>> begin

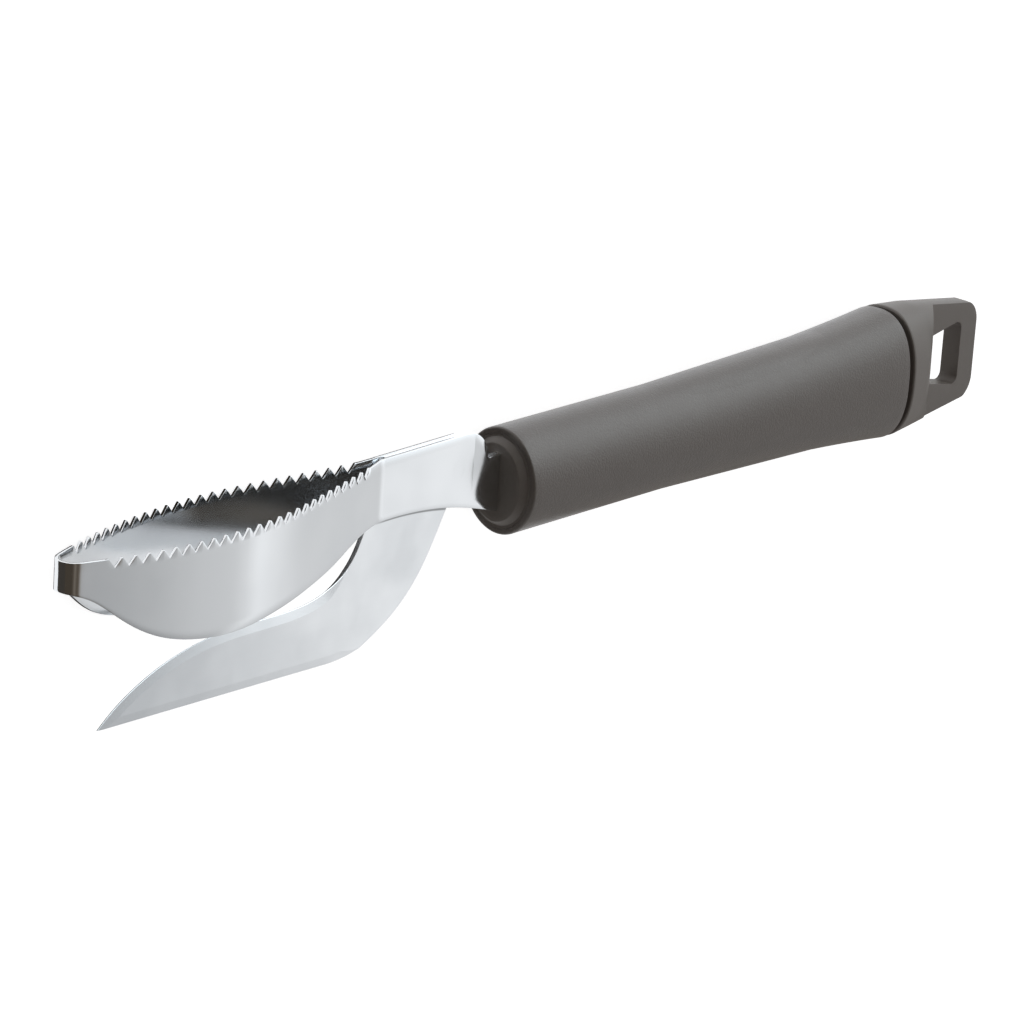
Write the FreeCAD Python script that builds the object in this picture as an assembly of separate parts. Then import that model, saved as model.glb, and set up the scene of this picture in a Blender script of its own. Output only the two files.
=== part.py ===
import FreeCAD, Part
import math
import os

# Fish scaler with a knife. One long steel strip, toothed along its upper edge, is bent round into a
# closed loop. Its two ends meet flat at the neck, hold the blade between them and run back into the
# handle. The handle is a moulded core, whose boss shows in front and whose hanging eye shows behind,
# inside a moulded grip.
#
# Modelling frame, in millimetres: +X runs from the nose to the hanging eye along the handle's axis,
# with X = 0 at the grip's front rim. +Z is the toothed side. Y = 0 is the plane of symmetry.
# At the end the whole tool is laid down on its side, as it comes to rest.

Vector = FreeCAD.Vector

# Sheet steel
STRIP_THICKNESS = 0.65
KNIFE_THICKNESS = 1.0
SHEET_END_X = 42.0

# Loop seen from above, along the middle of the sheet
NOSE_X = -116.8
NOSE_RADIUS = 3.0
BELLY_X = -79.0
BELLY_HALF_WIDTH = 9.1
REAR_FLANK_RADIUS = 78.0
NECK_X = -34.8
NECK_BEND_RADIUS = 3.0

# Toothed upper edge, seen from the side
TOOTH_COUNT = 24
TOOTH_PITCH = 2.86
TOOTH_DEPTH = 1.75
TOOTH_TIP_FLAT = 0.22
TOOTH_ROW_START = 10.5
TIP_EDGE_FRONT_Z = 9.1
TIP_EDGE_MIDDLE_Z = 9.75
TIP_EDGE_REAR_Z = 11.2
SHOULDER_X = -38.6

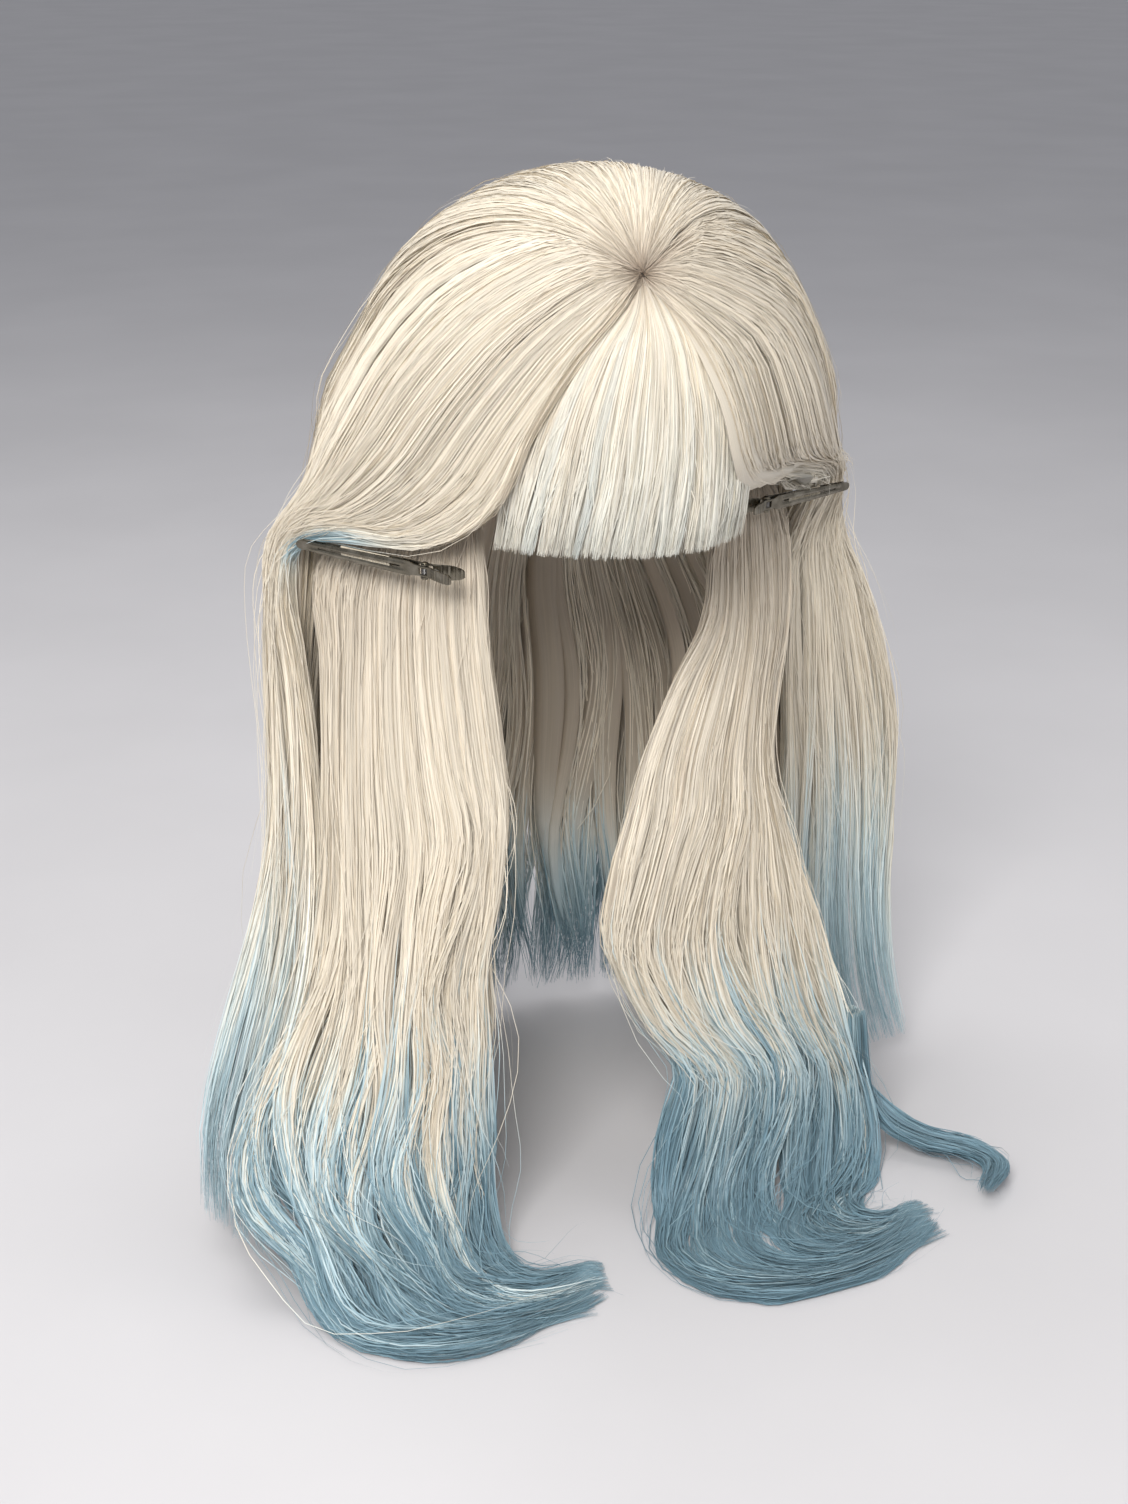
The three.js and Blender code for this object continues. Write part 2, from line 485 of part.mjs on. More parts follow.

>> end

What is required: Look through the lines above and collect those with the word "object".

Expected answer:
Write the FreeCAD Python script that builds the object in this picture as an assembly of separate parts. Then import that model, saved as model.glb, and set up the scene of this picture in a Blender script of its own. Output only the two files.
The three.js and Blender code for this object continues. Write part 2, from line 485 of part.mjs on. More parts follow.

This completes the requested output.